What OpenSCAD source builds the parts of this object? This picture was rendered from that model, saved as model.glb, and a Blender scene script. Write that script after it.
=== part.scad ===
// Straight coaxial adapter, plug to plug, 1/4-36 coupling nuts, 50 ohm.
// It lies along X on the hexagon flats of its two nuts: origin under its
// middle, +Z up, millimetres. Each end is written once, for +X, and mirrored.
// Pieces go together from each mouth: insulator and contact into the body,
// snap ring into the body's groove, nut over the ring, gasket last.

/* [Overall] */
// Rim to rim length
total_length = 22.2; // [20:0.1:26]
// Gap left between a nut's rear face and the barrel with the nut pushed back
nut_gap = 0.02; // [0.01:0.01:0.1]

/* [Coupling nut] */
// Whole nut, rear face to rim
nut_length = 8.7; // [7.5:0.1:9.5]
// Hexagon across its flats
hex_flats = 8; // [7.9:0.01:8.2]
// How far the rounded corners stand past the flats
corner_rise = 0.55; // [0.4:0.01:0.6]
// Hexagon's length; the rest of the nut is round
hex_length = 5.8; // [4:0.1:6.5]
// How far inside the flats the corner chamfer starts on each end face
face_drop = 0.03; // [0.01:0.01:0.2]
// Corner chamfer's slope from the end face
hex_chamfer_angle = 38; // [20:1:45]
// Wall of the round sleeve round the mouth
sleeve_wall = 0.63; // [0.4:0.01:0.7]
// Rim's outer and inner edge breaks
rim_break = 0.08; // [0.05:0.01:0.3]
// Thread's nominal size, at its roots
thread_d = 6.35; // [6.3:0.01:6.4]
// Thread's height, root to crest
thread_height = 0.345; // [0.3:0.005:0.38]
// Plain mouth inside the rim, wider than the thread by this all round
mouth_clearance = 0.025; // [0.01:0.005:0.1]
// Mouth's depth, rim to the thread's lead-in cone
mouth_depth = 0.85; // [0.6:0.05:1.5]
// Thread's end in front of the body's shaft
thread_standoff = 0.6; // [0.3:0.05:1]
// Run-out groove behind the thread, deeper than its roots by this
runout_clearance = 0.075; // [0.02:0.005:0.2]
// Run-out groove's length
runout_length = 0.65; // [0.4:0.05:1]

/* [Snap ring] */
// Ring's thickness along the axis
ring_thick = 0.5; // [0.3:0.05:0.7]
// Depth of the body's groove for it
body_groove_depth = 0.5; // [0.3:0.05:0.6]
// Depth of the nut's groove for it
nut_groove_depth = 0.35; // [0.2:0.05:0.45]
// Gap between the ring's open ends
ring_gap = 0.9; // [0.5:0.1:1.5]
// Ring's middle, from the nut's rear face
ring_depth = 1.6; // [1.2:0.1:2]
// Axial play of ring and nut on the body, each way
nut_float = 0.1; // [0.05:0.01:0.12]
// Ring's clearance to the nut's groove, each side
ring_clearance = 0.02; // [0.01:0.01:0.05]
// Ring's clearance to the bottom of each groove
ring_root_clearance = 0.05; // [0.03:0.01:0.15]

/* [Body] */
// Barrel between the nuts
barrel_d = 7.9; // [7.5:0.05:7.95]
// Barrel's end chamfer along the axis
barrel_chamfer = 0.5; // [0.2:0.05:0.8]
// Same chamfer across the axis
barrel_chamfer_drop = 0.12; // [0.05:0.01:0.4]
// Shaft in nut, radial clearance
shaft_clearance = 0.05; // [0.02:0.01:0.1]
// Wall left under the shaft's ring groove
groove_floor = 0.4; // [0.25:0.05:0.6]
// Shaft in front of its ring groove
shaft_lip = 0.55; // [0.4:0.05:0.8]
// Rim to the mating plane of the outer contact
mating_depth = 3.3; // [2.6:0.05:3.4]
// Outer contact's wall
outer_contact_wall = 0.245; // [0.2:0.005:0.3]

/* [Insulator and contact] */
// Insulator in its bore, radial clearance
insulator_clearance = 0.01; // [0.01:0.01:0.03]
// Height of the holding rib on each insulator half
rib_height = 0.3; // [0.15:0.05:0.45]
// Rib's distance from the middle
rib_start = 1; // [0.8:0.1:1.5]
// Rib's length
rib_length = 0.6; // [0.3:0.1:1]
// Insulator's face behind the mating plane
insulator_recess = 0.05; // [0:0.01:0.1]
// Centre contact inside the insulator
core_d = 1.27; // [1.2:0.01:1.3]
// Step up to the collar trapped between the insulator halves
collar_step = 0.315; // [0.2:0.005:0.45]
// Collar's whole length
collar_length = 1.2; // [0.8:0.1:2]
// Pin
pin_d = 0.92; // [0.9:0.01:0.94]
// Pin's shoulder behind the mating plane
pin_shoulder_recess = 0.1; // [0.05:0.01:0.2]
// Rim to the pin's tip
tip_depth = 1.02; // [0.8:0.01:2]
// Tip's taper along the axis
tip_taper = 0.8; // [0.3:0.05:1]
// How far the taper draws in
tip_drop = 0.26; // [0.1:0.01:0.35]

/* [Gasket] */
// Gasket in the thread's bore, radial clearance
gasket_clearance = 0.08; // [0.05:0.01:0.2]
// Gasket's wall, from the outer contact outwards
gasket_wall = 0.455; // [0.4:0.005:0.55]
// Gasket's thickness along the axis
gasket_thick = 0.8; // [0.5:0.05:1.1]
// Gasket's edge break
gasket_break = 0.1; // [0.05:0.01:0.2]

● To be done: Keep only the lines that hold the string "this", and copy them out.

● Response:
What OpenSCAD source builds the parts of this object? This picture was rendered from that model, saved as model.glb, and a Blender scene script. Write that script after it.
// Plain mouth inside the rim, wider than the thread by this all round
// Run-out groove behind the thread, deeper than its roots by this